Os shows do padre Fábio têm parte da renda destinada às entidades locais. Em Cianorte, uma porcentagem foi encaminhada à Cáritas Internacional. Além disso, parte do dinheiro das vendas dos livros e CDs é destinado à ONG Apoio Solidário de Taubaté, Diocese de Taubaté e Canção Nova.


"A Igreja tem que utilizar desses meios para a evangelização"

O professor da Pontifícia Universidade Católica do Paraná (PUC-PR), Carlos Braile, lembra que já no final da década de 1970 o papa Paulo VI estimulava os cristãos a usar todos os meios de comunicação possíveis para a evangelização. Na sua opinião, não há nada de errado os padres utilizarem a mídia para levar às pessoas os ensinamentos de Jesus, ainda que sejam chamados de 'padres pops'.

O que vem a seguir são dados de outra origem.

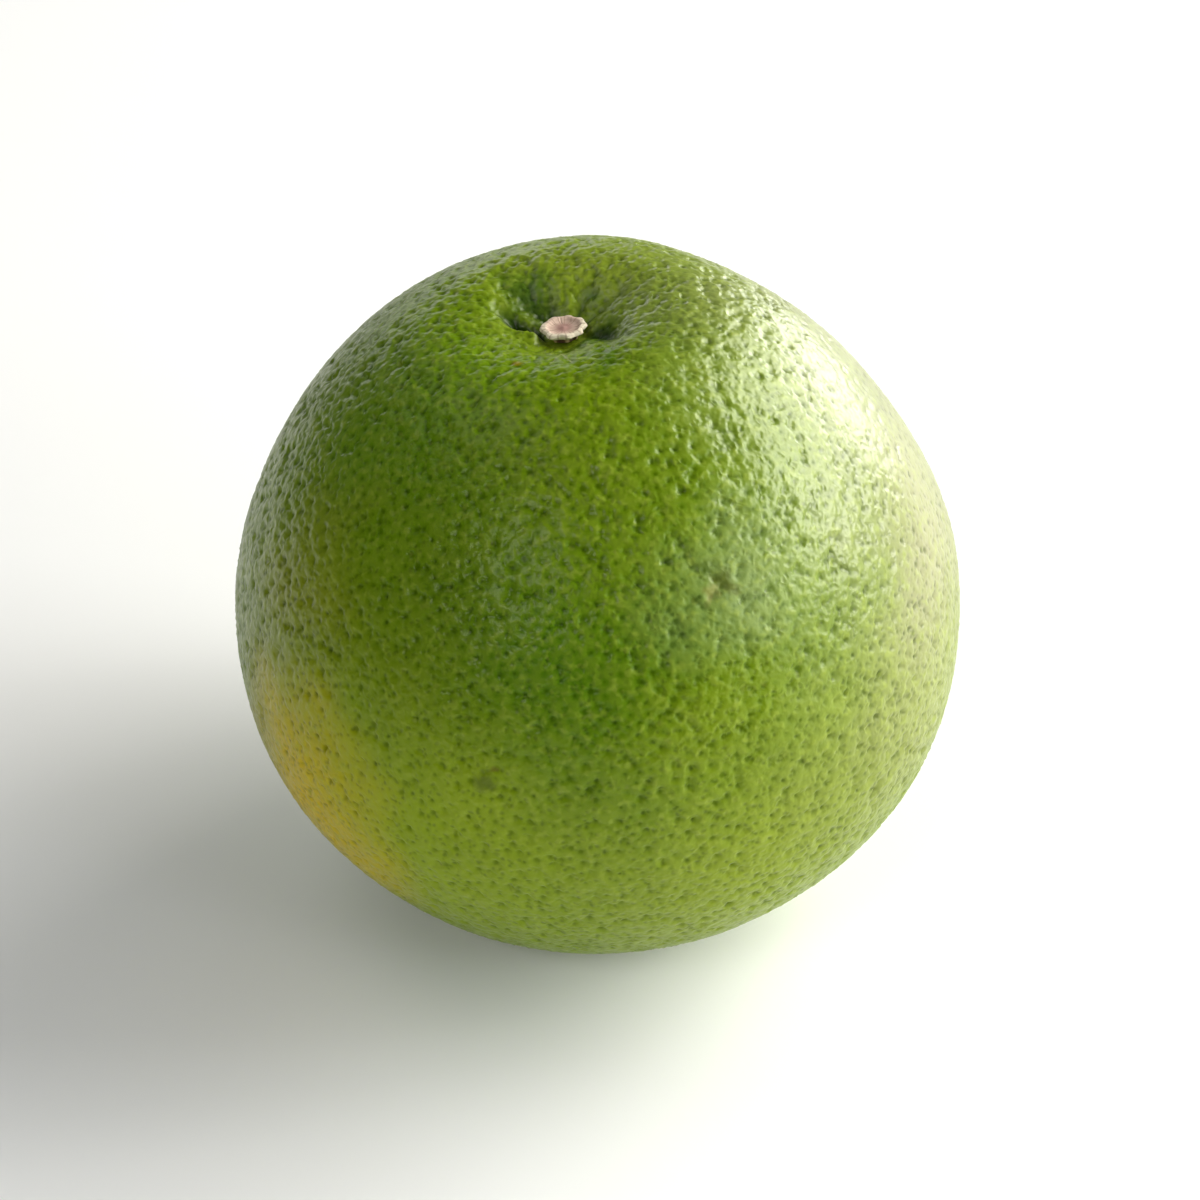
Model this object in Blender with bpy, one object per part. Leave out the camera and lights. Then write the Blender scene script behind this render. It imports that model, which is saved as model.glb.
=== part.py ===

''A Igreja tem que utilizar desses meios para a evangelização. Mostrar padres jovens e bonitos é até mesmo um estímulo para a vocação. Se a beleza e a juventude de um padre for uma das formas de levar as pessoas até Deus, não há problema algum'', comentou.

O professor explicou que o padre diocesano, casos dos padres Fábio e Marcelo Rossi, é um religioso que recebe o sacramento da ordem porém não faz parte de uma comunidade específica, assim como os franciscanos, claretianos etc, o que dá a eles mais liberdade de atuarem com a mídia. ''Quem responde pelo padre diocesano, ou seja, quem tem autoridade de alertar ou até mesmo suspender o ministério de um padre diocesano é o bispo. Dessa forma eles podem atuar como pessoas comuns, inclusive podem até ter bens. A questão é como eles fazem o uso desses bens'', comentou.

Na opinião do professor, o padre Fábio é uma pessoa preparada e segura no que faz. ''Ele é uma pessoa estudada e tem muita facilidade em se comunicar, o que é muito bom. Ele está sendo uma figura importante para levar ao público católico o Evangelho de uma forma bonita e verdadeira'', finalizou.